Key lyric: “Rock hard with a purpose…Got a mind that won’t bend…Die hard resolution…That is true to the end.”
Bath House Barometer: 7 – There’s too much sexual determination to ignore outright, but as nothing’s shooting forth or causing the ground to quake, it’s best to treat it as an inspiring fascist ditty.
The Sentinel
Theme: Sooner or later, you’re going to be alone among the ashes of a vanquished world, set to meet shadowy figures who have every intention of sending you to hell. Welcome to puberty.
Key lyric: “Upon this sign the challengers, with shrieks and cries rush forth…The knives fly out like bullets, upon their deadly course.”
Bath House Barometer: 6 – Groaning, flowing blood, visions of scarred chests…yeah, it sounds too good to be true, but our hero is trying to keep hope alive, not pause to snare a fuck on the cusp of Armageddon.
Love Bites
Theme: Once the sun sets and you crawl into bed, you’re in danger of being assaulted, raped, and possibly drained of your bodily fluids. It could be a vampire, but I’m guessing Richard Ramirez.
Key lyric: “Into your room, where in deep sleep…There you lie still, to you I creep…Then I descend, close to your lips…Across you I bend, you smile as I sip.”
Bath House Barometer: 8 – There’s a lot about being sucked dry and bled white, but “owning your soul” is less gay than the usual Priestian lust for arbitrary power. Still, if the religious tracts are true, men copulate not out of joy, but self-loathing and violent impulse.
Eat Me Alive
Theme: Brutal rape need not have a downside. Not in the gay community at least.
Key lyric: “Bound to deliver as you give and I collect…Squealing in passion as the rod of steel injects…Lunge to the maximum, spread-eagled to the wall…You’re well-equipped to take it all.”
Bath House Barometer: 9 – The gaping wound that was your backside will cause you grief, but all real men like it rough and ready.
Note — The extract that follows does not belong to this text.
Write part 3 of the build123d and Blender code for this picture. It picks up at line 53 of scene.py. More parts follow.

There’s more panting, heaving, and shooting from the hip here than in any other rock song of the era. Still, at gunpoint?
Some Heads Are Gonna Roll
Theme: Violent revolution is just around the corner, as is your scream-filled, hellish death.
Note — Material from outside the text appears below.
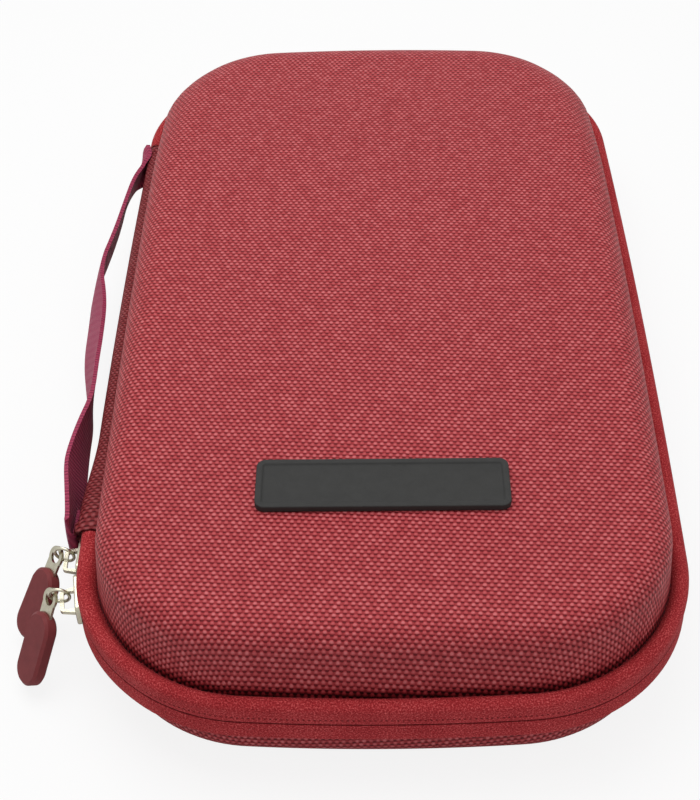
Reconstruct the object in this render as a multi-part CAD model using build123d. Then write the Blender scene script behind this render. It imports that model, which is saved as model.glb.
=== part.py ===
from build123d import *
from math import asin, atan2, cos, hypot, radians, sin, sqrt, tan
import os

# Zip-round clamshell case for a stethoscope, in millimetres.
# Origin: centre of the flat underside. +X right, +Y to the far end, +Z up.
# A cloth spine on the -X side joins the two shells. Shapes are built about
# the parting plane between the shells and lifted by base_height at the end.

# Case outline, measured over the two zip beads.
case_half_width = 78.0
case_half_length = 138.5
corner_radius = 45.0
side_bow = 1.1  # how far each long side bows out
end_bow = 1.0  # how far each end bows out

# Moulded shells.
base_height = 24.0  # parting plane to the flat underside
lid_height = 24.6  # parting plane to the top of the lid
edge_radius = 13.0
wall_draft = 5.0  # degrees
groove_depth = 4.6  # outside of the beads to the shell wall
cover_thickness = 0.9
foam_thickness = 3.4
lining_thickness = 0.7
rim_height = 4.6  # parting plane to the rim of each shell

# Zip tape, rolled over the rims into two beads.
bead_height = 6.9
bead_radius = 3.3
tape_thickness = 0.8
split_gap = 0.2  # parting plane to the edge of each tape
split_depth = 1.2  # how far the split lies inside the beads
coil_thickness = 1.4
coil_width = 2.4
binding_thickness = 0.6
binding_height = 7.0  # leg of the binding up the lining
binding_start = 6.2  # outside of the beads to the binding's edge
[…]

Key lyric: “The power-mad freaks who are ruling the earth, will show how little they think you’re worth…With animal lust they’ll devour your life, and slice your world to bits like a knife.”
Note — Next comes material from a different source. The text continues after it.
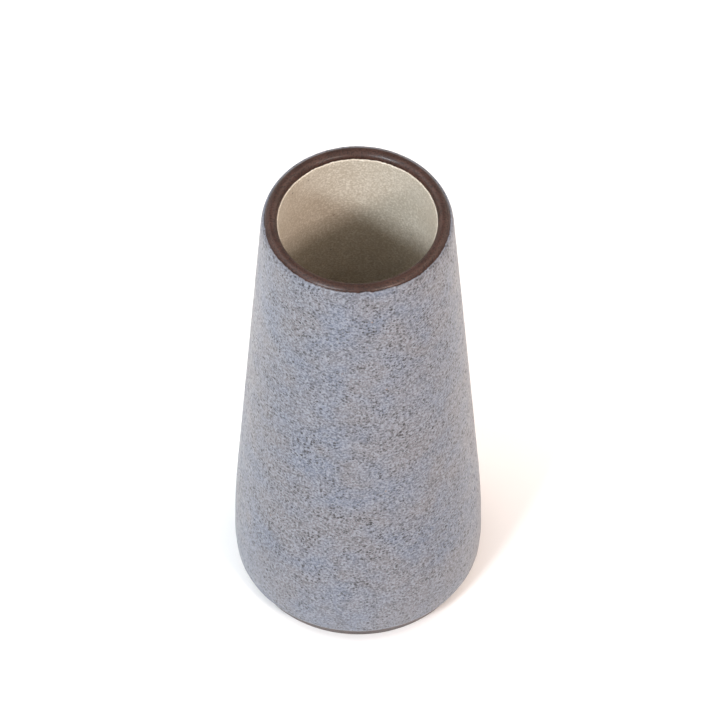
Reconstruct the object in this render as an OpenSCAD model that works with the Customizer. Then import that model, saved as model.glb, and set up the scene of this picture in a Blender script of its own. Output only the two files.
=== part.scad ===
// Tapered bud vase: one thrown stoneware body that carries two fired coats of glaze.
// The vase turns about Z, stands on Z = 0 and has its mouth at the top. Sizes are in millimetres.

/* [Vase] */
// Height from the foot face to the crest of the rim
vase_h = 161; // [130:1:195]
// Widest diameter, measured over the outer glaze
belly_d = 75; // [68:0.5:84]
// Height of the widest point
belly_z = 12; // [9:0.5:16]
// Lean of the outer wall from upright, in degrees
wall_lean = 3.95; // [3.7:0.05:4.2]

/* [Rim] */
// Diameter of the circle that the crest of the rim makes
crest_d = 50.8; // [49.6:0.1:51.6]
// Radius of the rounded crest
crest_r = 1.9; // [1.6:0.05:2.2]
// Radius of the shoulder that rolls the outer wall in to the crest
shoulder_r = 6; // [5:0.5:9]

/* [Foot] */
// Radius of the wall where it turns in below its widest point
turn_in_r = 36; // [24:1:60]
// Diameter of the foot where it meets the table
foot_d = 68.2; // [64:0.1:71]
// Height of the trimmed slope between the foot and the outer glaze
foot_slope_h = 6.3; // [4.5:0.1:8]
// Width of the flat ring that the vase rests on
foot_ring_w = 6.5; // [4:0.5:12]
// Depth of the shallow recess inside the foot ring
foot_recess = 1.2; // [0.6:0.1:2]

/* [Inside] */
// Lean of the inner wall from upright, in degrees
bore_lean = 3.6; // [3.3:0.1:3.8]
// Height of the clay floor inside
floor_z = 7; // [5:0.5:10]
// Radius of the corner between the inner wall and the floor
floor_corner_r = 9; // [5:0.5:14]

/* [Glaze] */
// Thickness of the outer glaze
glaze_t = 0.45; // [0.3:0.05:0.6]
// Bare clay left between the crest and the outer glaze, measured down
glaze_gap = 1; // [0.9:0.1:5]
// Thickness of the liner glaze
liner_t = 0.35; // [0.25:0.05:0.5]
// Bare clay left between the crest and the liner glaze, measured down
liner_gap = 1.4; // [0.8:0.1:1.6]

/* [Hidden] */
turn_fn = 180;
belly_arc_r = 390;
foot_edge = 0.4;
clay_colour = [0.33, 0.25, 0.22];
glaze_colour = [0.62, 0.64, 0.71];
liner_colour = [0.80, 0.76, 0.68];

// Points of an arc in the profile plane, from angle a to angle b
function arc(centre, r, a, b, steps) =
    [for (i = [0:steps]) centre + r * direction(a + (b - a) * i / steps)];

// Unit vector at an angle in the profile plane
function direction(angle) = [cos(angle), sin(angle)];

// Angle on an arc at which it reaches a height
function arc_angle(centre, r, z) = asin((z - centre[1]) / r);

// Points of a list in the opposite order
function backwards(points) = [for (i = [len(points) - 1:-1:0]) points[i]];

// Outer wall: a turn-in arc, a long belly arc, a straight stretch, then the shoulder arc, each tangent
// to the next
wall_normal = direction(wall_lean);
wall_along = direction(wall_lean + 90);
turn_c = [belly_d / 2 - glaze_t - turn_in_r, belly_z];
belly_c = [belly_d / 2 - glaze_t - belly_arc_r, belly_z];
crest_c = [crest_d / 2, vase_h - crest_r];
shoulder_in = wall_normal * belly_c + belly_arc_r - shoulder_r;
crest_reach = shoulder_r - crest_r;
crest_off = shoulder_in - wall_normal * crest_c;
shoulder_up = wall_along * crest_c - sqrt(crest_reach * crest_reach - crest_off * crest_off);
shoulder_c = shoulder_in * wall_normal + shoulder_up * wall_along;
crest_join = atan2(crest_c[1] - shoulder_c[1], crest_c[0] - shoulder_c[0]);
glaze_low = arc_angle(turn_c, turn_in_r, foot_slope_h);
glaze_high = min(crest_join, arc_angle(shoulder_c, shoulder_r, vase_h - glaze_gap));

// Inner wall: a straight bore tangent to the crest, and a corner arc that runs out on to the floor
bore_normal = direction(bore_lean);
bore_in = bore_normal * crest_c - crest_r;
corner_z = floor_z + floor_corner_r;
corner_x = (bore_in - floor_corner_r - bore_normal[1] * corner_z) / bore_normal[0];
corner_c = [corner_x, corner_z];
liner_high = 180 - arc_angle(crest_c, crest_r, vase_h - liner_gap);

// Glazed stretch of the outer wall, from the foot up, moved outwards by a thickness
function glazed_wall(out) = concat(
    arc(turn_c, turn_in_r + out, glaze_low, 0, 5),
    arc(belly_c, belly_arc_r + out, wall_lean / 10, wall_lean, 9),
    arc(shoulder_c, shoulder_r + out, wall_lean, glaze_high, 8));

// Glazed stretch of the inside, from its edge on the crest down to the middle of the floor, moved inwards
function lined_bore(in) = concat(
    arc(crest_c, crest_r + in, liner_high, 180 + bore_lean, 4),
    arc(corner_c, floor_corner_r - in, bore_lean, -90, 14),
    [[0, floor_z + in]]);

// Bare rim, from the outer glaze up to the crest and over to the edge of the liner glaze
function bare_rim() = concat(
    arc(shoulder_c, shoulder_r, glaze_high, crest_join, 2),
    arc(crest_c, crest_r, crest_join, 90, 8),
    arc(crest_c, crest_r, 90, liner_high, 9));

// Underside, from the middle of the recess out over the foot ring to the trimmed slope
function underside() = [
    [0, foot_recess],
    [foot_d / 2 - foot_ring_w - foot_recess, foot_recess],
    [foot_d / 2 - foot_ring_w, 0],
    [foot_d / 2 - foot_edge, 0],
    [foot_d / 2, foot_edge]];

module turned(points) {
    rotate_extrude($fn = turn_fn) polygon(points);
}

// Body with its bare rim and bare foot
module clay_body() {
    color(clay_colour)
        turned(concat(underside(), glazed_wall(0), bare_rim(), lined_bore(0)));
}

// Coat on the outer wall, which stops short of the rim and of the foot
module outer_glaze() {
    color(glaze_colour)
        turned(concat(glazed_wall(glaze_t), backwards(glazed_wall(0))));
}

// Coat on the inner wall and the floor, which stops just below the rim
module liner_glaze() {
    color(liner_colour)
        turned(concat(lined_bore(0), backwards(lined_bore(liner_t))));
}

clay_body();
outer_glaze();
liner_glaze();
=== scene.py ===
"""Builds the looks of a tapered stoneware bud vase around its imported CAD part: the thrown body, the
speckled outer coat, the pale liner coat, and a small studio to see them in. Lengths are in metres, in
the part's frame."""

import math

import bpy
import numpy as np
from mathutils import Euler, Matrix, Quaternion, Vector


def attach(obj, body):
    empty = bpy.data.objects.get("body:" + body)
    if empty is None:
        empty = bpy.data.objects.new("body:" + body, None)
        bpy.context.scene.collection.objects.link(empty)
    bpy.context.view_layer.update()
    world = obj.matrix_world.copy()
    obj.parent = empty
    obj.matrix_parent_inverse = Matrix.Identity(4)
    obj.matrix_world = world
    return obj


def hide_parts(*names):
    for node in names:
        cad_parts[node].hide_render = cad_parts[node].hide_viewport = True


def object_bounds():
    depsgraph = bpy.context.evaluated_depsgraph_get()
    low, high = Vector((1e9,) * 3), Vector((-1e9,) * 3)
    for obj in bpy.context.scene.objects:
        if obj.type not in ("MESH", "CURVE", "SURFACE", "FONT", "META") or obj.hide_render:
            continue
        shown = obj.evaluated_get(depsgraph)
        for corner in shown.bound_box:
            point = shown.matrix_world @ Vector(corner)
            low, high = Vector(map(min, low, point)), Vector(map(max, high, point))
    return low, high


bl_info = {
    "name": "Bud vase",
    "version": (1, 0, 0),
    "blender": (4, 5, 0),
    "location": "View3D > Sidebar > Bud vase",
    "description": "Throws, glazes and stages a speckled stoneware bud vase",
    "category": "Add Mesh",
}

# Points in each row round the body and round a coat, the reach of the small fan that closes each pole, and
# half the width of the paper.
BODY_COLUMNS = 480
COAT_COLUMNS = 640
POLE_REACH = 0.0012
PAPER_HALF = 4.0

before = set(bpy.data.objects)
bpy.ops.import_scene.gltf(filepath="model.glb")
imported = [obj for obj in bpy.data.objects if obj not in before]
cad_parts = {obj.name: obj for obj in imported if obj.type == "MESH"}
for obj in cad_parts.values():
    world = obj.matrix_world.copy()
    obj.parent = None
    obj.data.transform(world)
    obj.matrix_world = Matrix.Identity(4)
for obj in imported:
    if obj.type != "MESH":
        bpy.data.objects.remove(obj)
CAD_LOW, CAD_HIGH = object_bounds()


# ---------------------------------------------------------------- settings


def length(name, default, text):
    """A length setting in metres."""
    return bpy.props.FloatProperty(name=name, description=text, default=default, unit="LENGTH", precision=5)


def lean(name, degrees, text):
    """An angle setting, given in degrees and kept in radians."""
    return bpy.props.FloatProperty(
        name=name, description=text, default=math.radians(degrees), subtype="ANGLE", unit="ROTATION"
    )


def share(name, default, text):
    """A setting from 0 to 1."""
    return bpy.props.FloatProperty(
        name=name, description=text, default=default, min=0, max=1, subtype="FACTOR"
    )


def colour(name, default, text):
    """A linear colour setting."""
    return bpy.props.FloatVectorProperty(
        name=name, description=text, default=default, size=3, min=0, max=1, subtype="COLOR"
    )


class VaseShape(bpy.types.PropertyGroup):
    """Sizes of the thrown body and of the coats on it. The height comes from the CAD box."""

    belly_width: length("Belly width", 0.075, "Widest diameter, over the outer coat")
    belly_height: length("Belly height", 0.012, "Height of the widest point")
    belly_round: length("Belly round", 0.390, "Radius of the long curve of the lower wall")
    wall_lean: lean("Wall lean", 3.95, "Lean of the outer wall from upright")
    crest_width: length("Crest width", 0.0508, "Diameter of the circle along the top of the lip")
    crest_round: length("Crest round", 0.0019, "Radius of the rounded lip")
    shoulder_round: length("Shoulder round", 0.006, "Radius of the turn from the wall to the lip")
    turn_in: length("Turn-in", 0.036, "Radius of the wall where it turns in below its widest point")
    foot_width: length("Foot width", 0.0682, "Diameter of the foot on the table")
    foot_slope: length("Foot slope", 0.0057, "Height of the bare slope above the foot")
    foot_ring: length("Foot ring", 0.0065, "Width of the ring that the vase rests on")
    foot_recess: length("Foot recess", 0.0012, "Depth of the hollow inside the foot ring")
    bore_lean: lean("Bore lean", 3.6, "Lean of the inner wall from upright")
    floor_height: length("Floor height", 0.007, "Height of the clay floor inside")
    floor_round: length("Floor round", 0.009, "Radius between the inner wall and the floor")
    coat_thick: length("Coat thickness", 0.00045, "Thickness of the outer coat")
    coat_gap: length("Coat gap", 0.001, "Drop from the crest to the edge of the outer coat")
    liner_thick: length("Liner thickness", 0.00035, "Thickness of the liner coat")
    liner_gap: length("Liner gap", 0.0014, "Drop from the crest to the edge of the liner coat")
    sink: length("Sink", 0.00012, "How far the hidden side of a coat lies inside the clay")
    waver: length("Waver", 0.00006, "How far a hand-thrown wall strays from a true circle")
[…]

Bath House Barometer: 3 – No real sexual heat, just a sad planet that can’t keep from blowing itself up. Why, oh why, is the world of the Priest ruled by such humorless dichotomies? Fuck hard or die slow? It’s the bleakest metal universe yet.
Night Comes Down
Theme: Yeah, yeah…setting suns, you’re all alone, and likely to die in misery. You don’t need to get some every fucking night, chief.
Key lyric: “As the light starts to dim, the fear closes in, and the nightmares begin…”
Bath House Barometer: 4 – Pain and sorrow follow from not being naked and erect, but there’s a defiant tenderness here that transcends sexual preference. Rob could just as easily be howling to a woman that escaped his stank-filled lair.
Heavy Duty
Theme: Another day, another sexual conquest split in two like a besieged atom.
Key lyric: “We’ll rise inside ya till the power splits your head…We’re gonna rock ya till your metal hunger’s fed.”
Bath House Barometer: 4 – To be fair, and depending on your mood, this is either a sick, demented gang-rape fantasy, or an ode to the power of rock ‘n roll. Perhaps they’re not mutually exclusive.
Defenders of the Faith
Theme: God is alive and well and standing before you clad proudly in crotchless, though studded, leather pants.
Key lyric: “We are defenders of the faith.”
Bath House Barometer: 1 – Not a real song, so much as a final cheer for Priest’s power to heal the wounds of a battered world. What are they defending, exactly? Nothing less monumental than the duty of every red-blooded American male to harness the orgasm to right all wrongs. Or die trying.